There are frequent references to St. Germain-en-Laye in the Dumas romances, particularly in Marguerite de Tlalois and hingt Ans apres. The novelist’s description of the flight of Anne of Austria and her son Louis XIV. from Paris to the Chateau of St. Germain, thanks to the fidelity of d’Artagnan, will be particularly remembered. Near St. Germain Dumas built his Chatelet du Monte Cristo, and for a short time lived a life of gorgeous extravagance. So popular was he that it is said that the receipts of the Compagnie du Chemin de Fer de l’Ouest, then in its infancy, increased by twenty thousand francs a year owing to the number of people who were curious to see the great novelist’s royal residence. He brought down the Company from the Comedie-Frangaise to play his pieces in the local theatre for the benefit of the poor, and afterwards had firework displays on the terrasse and supper-parties in all the hotels. Louis-Philippe rejoiced at the prosperity of St. Germain and wished that Versailles might also become gay and popular. ” Well, Sire,” said one of his ministers, ” Alexandre Dumas has lately been sentenced to a fortnight’s imprisonment for neglecting his duty in the National Guards; make an order for him to spend the fortnight in Versailles, and I guarantee your Majesty that Versailles will be lively enough.”

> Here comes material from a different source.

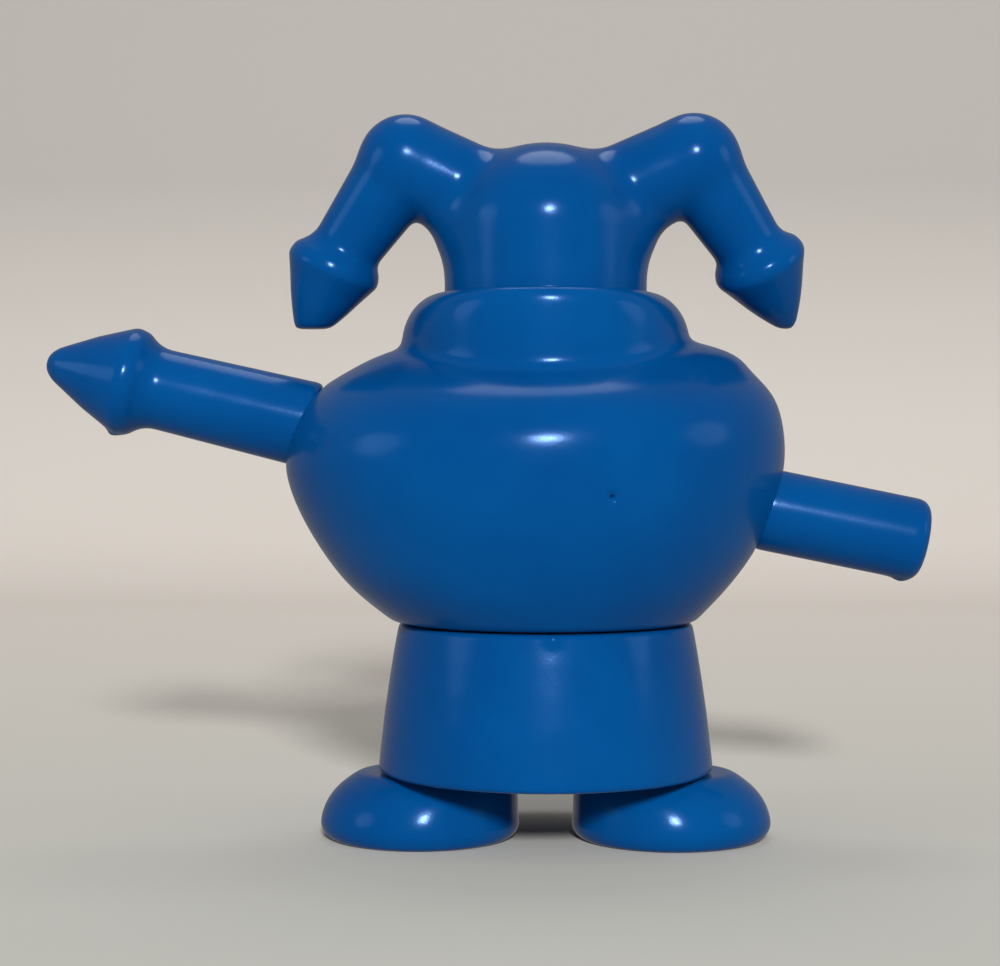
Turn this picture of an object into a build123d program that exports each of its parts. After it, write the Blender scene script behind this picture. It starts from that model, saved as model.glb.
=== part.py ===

Oddly enough Dumas had Parliamentary ambitions and stood as candidate for St. Germain, but the electors rejected him because they did not consider him sufficiently moral to be their representative. His generosity was unbounded, and although he spent every penny he earned, he spent little of it on himself. ” My biographer,” he once said, ” will not fail to point out that I was a basket with holes in it, forgetting, of course, to mention that, as a rule, it was not I who made the holes.”